By englem originally posted at Evaluation is an Everyday Activity
Bright ideas are often the result of “Aha” moments. Aha moments are “The sudden understanding or grasp of a concept…an event that is typically rewarding and pleasurable. Usually, the insights remain in our memory as lasting impressions.” –Rick Nauert PhD Senior News Editor for Psych Central.
How often have you had an “A-ha” moment when you are evaluating? A colleague had one, maybe several, that made an impression on her. Talk about building capacity–this did. She has agreed to share that experience, soon (the bright idea).
Not only did it make an impression on her, her telling me made an impression on me. I am once again reminded of how much I take evaluation for granted. Because evaluation is an everyday activity, I often assume that people know what I’m talking about. We all know what happens when we assume something……. I am also reminded how many people don’t know what I consider basic evaluation information, like constructing a survey item (Got Dillman on your shelf, yet?).

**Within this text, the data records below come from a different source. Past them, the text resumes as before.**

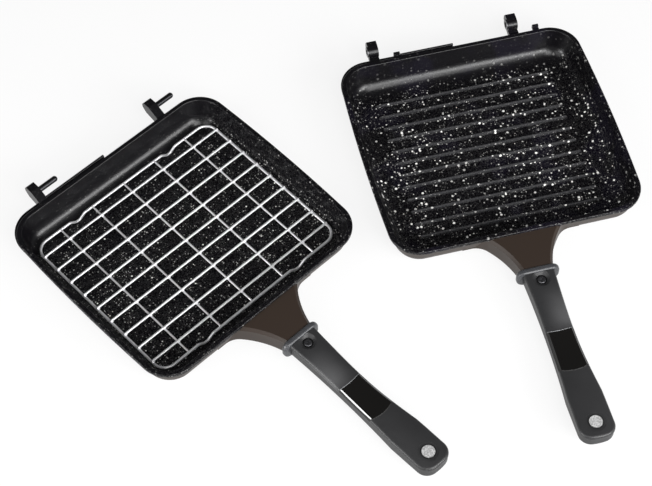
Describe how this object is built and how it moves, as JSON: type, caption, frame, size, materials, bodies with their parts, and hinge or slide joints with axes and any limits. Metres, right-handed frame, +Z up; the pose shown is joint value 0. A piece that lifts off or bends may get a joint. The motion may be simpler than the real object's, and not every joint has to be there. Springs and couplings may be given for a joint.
{
  "type": "double sided flip pan",
  "caption": "Two square cast non-stick pan halves with waisted handles, one ridged and one with a lift-out wire rack, that hook together at the back and fold shut face to face.",
  "frame": {"origin": "middle of the rack half's flat base, on the surface it stands on", "axes": "+Z up out of the open pan, +Y towards its hinge edge, its handle towards -Y"},
  "size_m": [0.5617, 0.5549, 0.0391],
  "materials": {
    "rack_pan_coat": "cast aluminium, matt black non-stick coat with pale speckles",
    "ridge_pan_coat": "cast aluminium, matt black non-stick coat with pale speckles",
    "guard_resin": "moulded heat-proof resin, satin dark grey",
    "grip_cover_resin": "soft-touch moulded resin, matt charcoal",
    "grip_body_resin": "moulded resin, matt charcoal",
    "gloss_inlay": "polished black resin",
    "screw_steel": "blackened steel button head",
    "magnet_plate": "nickel plated magnet disc",
    "pin_steel": "dark coated steel pin",
    "bush_steel": "steel bush, satin",
    "rack_wire": "chromed steel wire, bright"
  },
  "bodies": {
    "rack_half": {"rack_pan": "rack_pan_coat", "rack_half_guard_ring": "guard_resin", "rack_half_grip_cover": "grip_cover_resin", "rack_half_grip_body": "grip_body_resin", "rack_half_gloss_inlay": "gloss_inlay", "rack_half_handle_screw": "screw_steel", "rack_half_magnet": "magnet_plate", "hinge_pin_left": "pin_steel", "hinge_pin_right": "pin_steel"},
    "hinge_bushes": {"hinge_bush_left": "bush_steel", "hinge_bush_right": "bush_steel"},
    "ridge_half": {"ridge_pan": "ridge_pan_coat", "ridge_half_guard_ring": "guard_resin", "ridge_half_grip_cover": "grip_cover_resin", "ridge_half_grip_body": "grip_body_resin", "ridge_half_gloss_inlay": "gloss_inlay", "ridge_half_handle_screw": "screw_steel", "ridge_half_magnet": "magnet_plate"},
    "rack": {"rack_frame": "rack_wire", "rack_cross_wires": "rack_wire", "rack_stay_wires": "rack_wire"}
  },
  "joints": [
    {"name": "hook_on", "type": "hinge", "parent": "rack_half", "child": "hinge_bushes", "pos_m": [0.19194, 0.10554, 0], "axis": [0, 0, 1], "range_deg": [0, 209.76]},
    {"name": "fold", "type": "hinge", "parent": "hinge_bushes", "child": "ridge_half", "pos_m": [0.34678, -0.01035, 0.03215], "axis": [-0.8681, 0.4964, 0], "range_deg": [0, 180]},
    {"name": "rack_lift", "type": "slide", "parent": "rack_half", "child": "rack", "axis": [0, 0, 1], "range_m": [0, 0.036]}
  ]
}
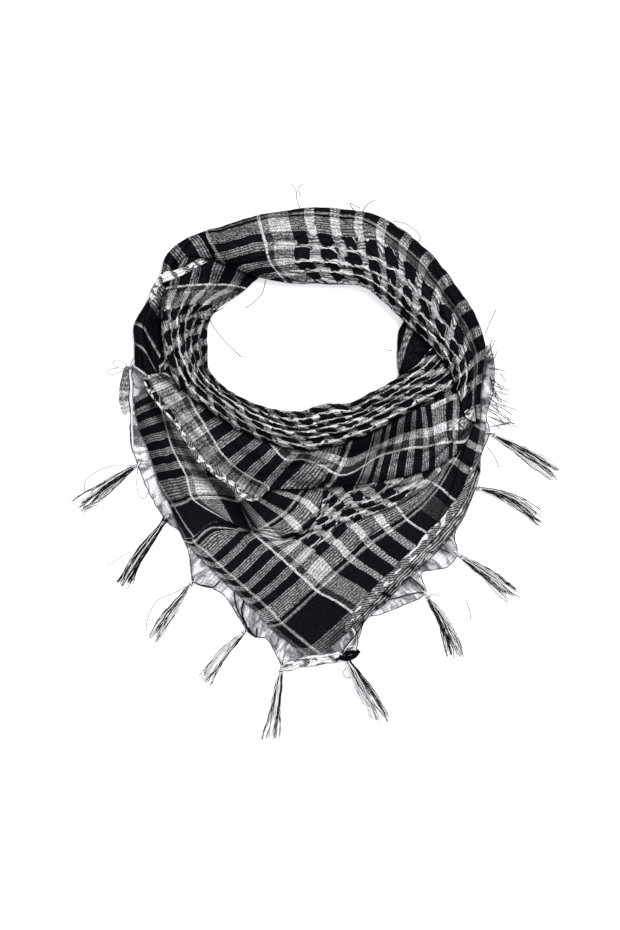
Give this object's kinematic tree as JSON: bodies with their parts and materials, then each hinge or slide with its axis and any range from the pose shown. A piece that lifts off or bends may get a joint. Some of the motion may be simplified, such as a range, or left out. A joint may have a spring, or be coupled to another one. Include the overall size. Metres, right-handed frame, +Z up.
{
  "type": "keffiyeh headscarf",
  "caption": "Square cotton headscarf with a black and white check and hem tassels, folded to a triangle, wound round a neck hole and laid flat.",
  "frame": {"origin": "centre of the flat underside, tassels included", "axes": "+Z up from the surface it lies on, -Y towards the point of the triangle, +X to the right as seen from above with the point towards the viewer"},
  "size_m": [0.5421, 0.5944, 0.0332],
  "materials": {
    "folded_layers": "plain woven cotton, hidden folds",
    "pale_hem": "thin off-white cotton hem, slightly gathered",
    "check_cotton": "black and white woven check, matt, lightly puckered",
    "black_cotton": "black and grey striped border of the same weave, matt",
    "tassel_thread": "loose black and white cotton threads"
  },
  "bodies": {
    "root": {"hidden_layers": "folded_layers", "under_hem_left": "pale_hem", "under_hem_tip": "pale_hem", "under_hem_right": "pale_hem", "side_hem_right": "pale_hem", "corner_scrap": "check_cotton", "inner_right_layer": "black_cotton", "front_panel": "black_cotton", "left_panel": "black_cotton", "lower_cowl": "check_cotton", "upper_cowl": "black_cotton", "left_shoulder": "black_cotton", "front_neck_roll": "check_cotton", "back_neck": "check_cotton", "tassel_01": "tassel_thread", "tassel_02": "tassel_thread", "tassel_03": "tassel_thread", "tassel_04": "tassel_thread", "tassel_05": "tassel_thread", "tassel_06": "tassel_thread", "tassel_07": "tassel_thread", "tassel_08": "tassel_thread", "tassel_09": "tassel_thread", "tassel_10": "tassel_thread"}
  },
  "joints": []
}
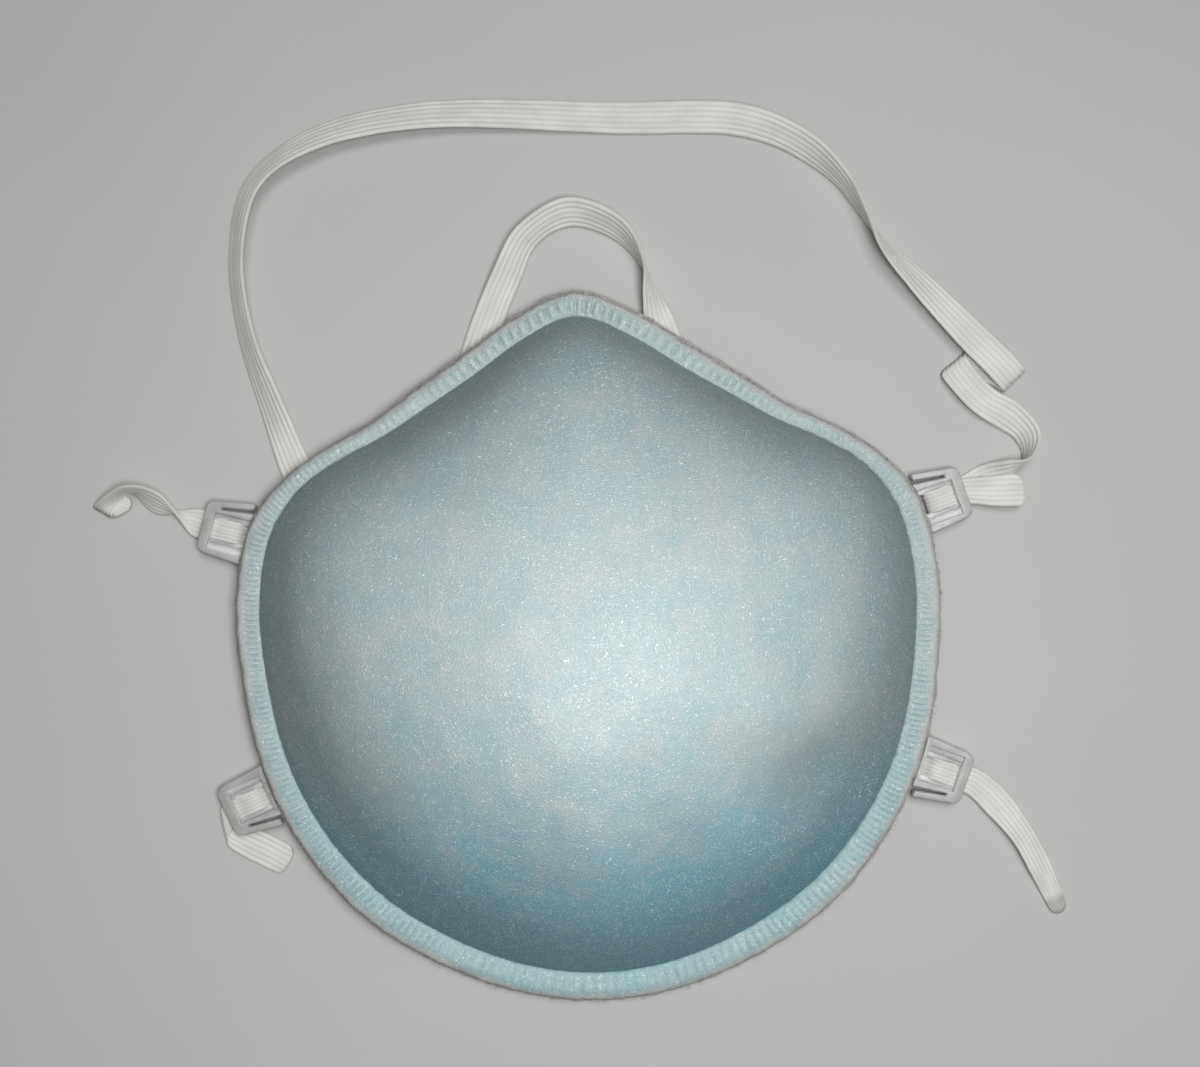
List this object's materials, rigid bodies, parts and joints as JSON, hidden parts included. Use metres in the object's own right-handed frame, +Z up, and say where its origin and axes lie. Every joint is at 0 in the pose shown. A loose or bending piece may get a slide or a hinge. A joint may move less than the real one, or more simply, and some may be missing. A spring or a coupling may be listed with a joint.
{
  "type": "disposable respirator",
  "caption": "Moulded cup respirator with a ribbed rim, ladder buckles and loose elastic head straps, lying dome up.",
  "frame": {"origin": "on the surface that the respirator lies on, under the middle of the rim and its buckles", "axes": "+Z up through the dome, +Y towards the nose, +X towards the right as seen from the front; both halves are alike apart from the straps"},
  "size_m": [0.1792, 0.1698, 0.0502],
  "materials": {
    "shell_fabric": "moulded nonwoven, fine fibres, slightly glossy",
    "band_fabric": "gathered nonwoven band, finely ribbed",
    "seal_fabric": "soft white felted edge",
    "buckle_plastic": "milky translucent moulded plastic, satin gloss",
    "strap_elastic": "flat braided elastic with lengthwise ribs"
  },
  "bodies": {
    "root": {"shell": "shell_fabric", "rim_band": "band_fabric", "face_seal": "seal_fabric", "buckle_upper_left": "buckle_plastic", "buckle_upper_right": "buckle_plastic", "buckle_lower_left": "buckle_plastic", "buckle_lower_right": "buckle_plastic", "upper_strap": "strap_elastic", "lower_strap": "strap_elastic"}
  },
  "joints": []
}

What is this symbol called? No, it is not the square root sign–although that is its function. “It’s called a radical…because it gets at the root…the definition of radical is: of or going to the root or origin.”–Guy McPherson
How radical are you? How does that relate to evaluation, you wonder? Telling truth to power is a radical concept (the definition here is departure from the usual or traditional); one to which evaluators who hold integrity sacrosanct adhere. (It is the third AEA guiding principle.) Evaluators often, if they are doing their job right, have to speak truth to power–because the program wasn’t effective, or it resulted in something different than what was planned, or it cost too much to replicate, or it just didn’t work out . Funders, supervisors, program leaders need to know the truth as you found it.
“Those who seek to isolate will become isolated themselves.” –Diederick Stoel This sage piece of advice is the lead for Jim Kirkpatrick’s quick tip for evaluating training activities. He says, “Attempting to isolate the impact of the formal training class at the start of the initiative is basically discounting and disrespecting the contributions of other factors…Instead of seeking to isolate the impact of your training, gather data on all of the factors that contributed to the success of the initiative, and give credit where credit is due. This way, your role is not simply to deliver training, but to create and orchestrate organizational success. This makes you a strategic business partner who contributes to your organization’s competitive advantage and is therefore indispensable.” Extension faculty conduct a lot of trainings and want to take credit for the training effectiveness. It is important to recognize that there may be other factors at work–mitigating factors; intermediate factors; even confounding factors. As much as Extension faculty want to isolate (i.e., take credit), it is important to share the credit.